What's working particularly well: the middle zone — that layered passage of olive, tan, and dark — has genuine mystery. It doesn't resolve. You can feel the terrain without being told what it is.

The horizontal format is doing exactly what it should. The eye wants to travel that ridge line left to right, and the orange keeps pulling it back.

This is the second layer and it is really exciting to me.

36 x 36, The decision to let the bottom read as its own horizontal band of blue-dark-red before the eye moves up through the trees into that warm atmospheric field — that creates a real sense of passage. You're not just looking at trees beside water; you're moving through something.

The two halves feel integrated now because the tree trunks are doing the work — they bridge the dark root zone and the warm upper field without either half competing. The reflections in the lower left carry enough of the warm sienna down into the blue to keep it from splitting apart.

I also worked on these two but neglected to photograph either one. I hope to post these tomorrow.

Memorial Day 2026

I managed to get another coat on these pieces before holiday dinner this afternoon. Only one got close to finished… I will start with it

I am very excited about this layer in my front and back discussion, it is obvious how much attractive color is needed to balance the monochromatic forground. I still want to make the contrast in the front a bit stronger as I automatically go to the way back first.

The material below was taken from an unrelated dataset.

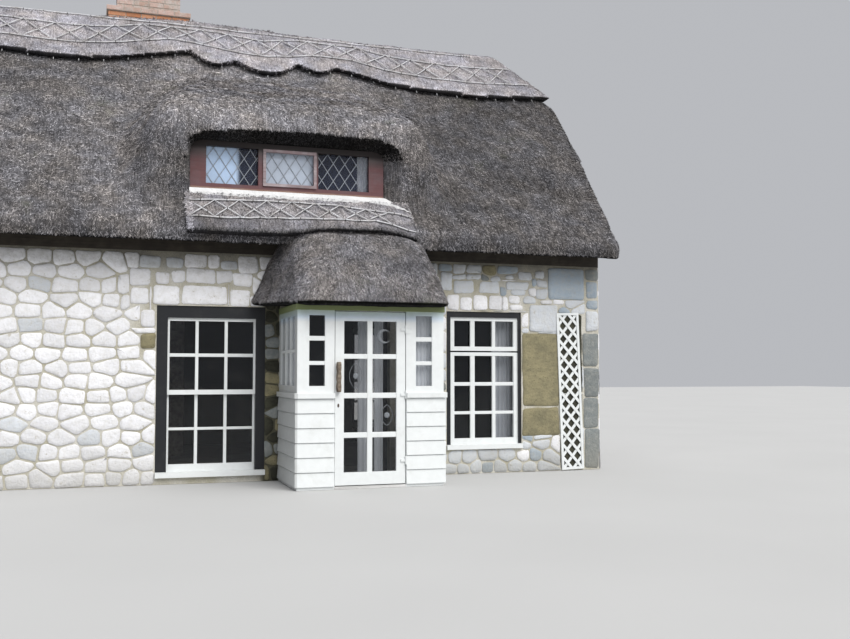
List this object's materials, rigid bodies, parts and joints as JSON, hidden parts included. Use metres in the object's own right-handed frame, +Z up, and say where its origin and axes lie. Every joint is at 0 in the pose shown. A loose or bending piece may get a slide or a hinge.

On the other hand I am at a stalemate here. Both distances are equally attractive and I will need to figure out a sollution for the finish of this. In this case the upper 1/2 of this piece is one painting and the lower half another.

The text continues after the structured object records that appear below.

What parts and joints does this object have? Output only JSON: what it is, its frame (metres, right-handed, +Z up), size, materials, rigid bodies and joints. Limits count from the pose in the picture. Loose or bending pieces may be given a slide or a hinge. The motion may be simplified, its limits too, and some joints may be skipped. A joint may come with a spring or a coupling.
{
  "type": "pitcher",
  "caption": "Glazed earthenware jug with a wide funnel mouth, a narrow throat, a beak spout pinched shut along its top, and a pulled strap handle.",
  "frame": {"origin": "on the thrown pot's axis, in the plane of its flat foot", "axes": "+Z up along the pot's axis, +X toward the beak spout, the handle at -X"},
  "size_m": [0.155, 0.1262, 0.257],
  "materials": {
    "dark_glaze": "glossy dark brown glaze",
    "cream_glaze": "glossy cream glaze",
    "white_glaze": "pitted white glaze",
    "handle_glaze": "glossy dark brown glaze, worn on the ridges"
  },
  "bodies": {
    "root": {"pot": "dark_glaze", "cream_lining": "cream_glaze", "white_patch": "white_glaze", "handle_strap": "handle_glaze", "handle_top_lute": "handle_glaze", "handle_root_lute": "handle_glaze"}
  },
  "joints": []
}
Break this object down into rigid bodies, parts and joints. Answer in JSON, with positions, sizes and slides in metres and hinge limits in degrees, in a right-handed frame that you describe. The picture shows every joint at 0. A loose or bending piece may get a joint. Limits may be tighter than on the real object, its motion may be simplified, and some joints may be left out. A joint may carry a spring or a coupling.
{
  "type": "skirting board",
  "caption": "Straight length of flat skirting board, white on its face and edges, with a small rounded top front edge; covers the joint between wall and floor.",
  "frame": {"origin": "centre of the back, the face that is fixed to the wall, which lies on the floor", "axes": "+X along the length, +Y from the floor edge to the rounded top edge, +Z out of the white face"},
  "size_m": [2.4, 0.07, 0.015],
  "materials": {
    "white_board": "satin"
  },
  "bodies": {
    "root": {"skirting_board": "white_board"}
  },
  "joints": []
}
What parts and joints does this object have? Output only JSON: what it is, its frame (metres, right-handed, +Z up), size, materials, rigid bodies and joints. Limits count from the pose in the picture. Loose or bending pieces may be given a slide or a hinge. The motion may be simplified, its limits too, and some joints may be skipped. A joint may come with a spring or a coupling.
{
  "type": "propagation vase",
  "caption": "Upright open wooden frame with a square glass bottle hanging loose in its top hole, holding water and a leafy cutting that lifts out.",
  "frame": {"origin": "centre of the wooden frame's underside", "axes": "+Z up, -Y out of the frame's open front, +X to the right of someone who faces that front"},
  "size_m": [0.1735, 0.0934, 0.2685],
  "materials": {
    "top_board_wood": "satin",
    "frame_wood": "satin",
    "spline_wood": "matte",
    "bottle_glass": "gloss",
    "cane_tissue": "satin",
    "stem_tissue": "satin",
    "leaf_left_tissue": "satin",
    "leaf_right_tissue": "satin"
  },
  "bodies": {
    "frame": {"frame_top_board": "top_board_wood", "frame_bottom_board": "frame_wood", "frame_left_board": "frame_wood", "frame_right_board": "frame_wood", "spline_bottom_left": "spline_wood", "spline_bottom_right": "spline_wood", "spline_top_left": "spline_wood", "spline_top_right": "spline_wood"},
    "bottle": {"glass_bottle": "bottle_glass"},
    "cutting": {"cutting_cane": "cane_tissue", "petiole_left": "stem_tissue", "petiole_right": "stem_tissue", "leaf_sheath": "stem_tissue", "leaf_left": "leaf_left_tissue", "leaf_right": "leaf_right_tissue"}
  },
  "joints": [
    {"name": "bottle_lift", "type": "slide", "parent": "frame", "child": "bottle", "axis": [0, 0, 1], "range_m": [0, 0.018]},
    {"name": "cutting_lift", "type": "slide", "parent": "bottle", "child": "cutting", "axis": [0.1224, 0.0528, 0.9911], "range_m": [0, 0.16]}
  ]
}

This is such an exciting application of paint that as the vertical structure is put into place, I will try to maintain a calm quiet to this strong dark to achieve balance.

Savage Trees:

  1. Savage Trees:Pink Back: A stalemate — both distances equally alive, which is the problem. Upper half and lower half are two paintings in conversation but not yet agreement. The hierarchy question is still open.

  2. Savage Trees:Cliff/Water: The dark mass is dramatic without being heavy, and the warm/cool dialogue in the distance is already resolved. The goal now is to bring verticals into the dark quietly — felt, not declared.

  3. Savage Trees:Cliff/Water: The dark mass is dramatic without being heavy, and the warm/cool dialogue in the distance is already resolved. The goal now is to bring verticals into the dark quietly — felt, not declared.

I have very little to say in regards of this incarnation of the Floating discussion. It is too early and also too exciting. I don’t want to jinx myself.

Another Friday and I have a lot to share May 22nd, 2026

These two are explorations into a

medidology for the new Beyond

Landscape Class in July.

My concept is a mash-up between a 30 year old image Alluvial Island Series and the detail offered with mark making and line work, giving it a new wrinkle of glazing.

I was so excited about the red I achieved with the Alizarine Crimson glaze over a cadmium orange in the sundown farm i wanted to see it reversed. I ‘m not certain what would best create the electric Prismatic Progression in orange to red of SunDown Farm

these two pieces are variations on the Savage Trees Series…. This series best illustrates the front / back I have been exploring. What is spacing between trees vs. the excitment in the background shore. The above approach will place a cool neutral dark forground in oppositon to an excitingly warm background while the one on the right will place an excitingly cool forground and you can already see how much more exciting I have to make the far shore to balance the forground energy and excitement.

Revisiting the Alluvial Island Series — 30-year-old imagery as new raw material

Mash-up concept: Geological abstraction meets contemporary mark-making and line work

Glazing as the new wrinkle — not finishing, a second structural decision Cerulean field drying — then ultramarine glaze in the heavy, anchored passages;

magenta glaze in the atmospheric voids and edges

Where the two glazes meet: a violet transition zone that belongs to neither —

potentially the most alive passage on the surface

The Alizarin Crimson over cadmium orange discovery in the sundown farm — transparent cool over opaque warm, richer than either alone

Selective glazing as compositional structure — not just what color, but where does this color have jurisdiction

Two explorations in methodology for Beyond the Landscape, July intensive

Wednesday, 5/20/26 Workshop Wednesday -- that means hump day -- and I tired day

I wanted to explore the concept of floating — both hovering over the surface and top to bottom on a flat

2-D surface.

This is a ink drawing using my alluvial island series from many years ago. I will see it this is conducive to the imerging from the depth aspect of a floating image.

This will have a more centralize weight. I am curious.

If either of these or the other 5 or 6 images show any kind of promise, i will get them printed on a larger paper and adhere it to a canvas or panel and see if it is a sufficiant starting point for this exploration..

Workshop Tuesday 5/19/26

Day one of a Prismatic Progression/Water workshop, a PP is the best tool a painter has to move the eye: front to back, left to right, top to bottom or the opposites. I use it as a subliminal subject. I want the water so pretty and effective that the other elements can be demoted in description and explanation.

A Prismatic Progression is a value and color pathway that moves the eye through a painting — front to back, left to right, top to bottom, or their opposites. It works subliminally. The viewer follows it without knowing they're following anything.

I use it as a structural underscore. Not the subject — the carrier of the subject. In the water paintings, the progression runs warm to cool, light to dark, sky into reflection into depth. The eye rides it down and across without being told to.

The best progressions disappear into the painting. You feel the movement. You don't see the mechanism.

I am looking for accidental beauty, in this case different colors—same value

60 x 48 Savage Trees III

Here I am roughing in a value change in a blue hew atop the preivous value shift. With luch I get unintended beauty in multiple areas.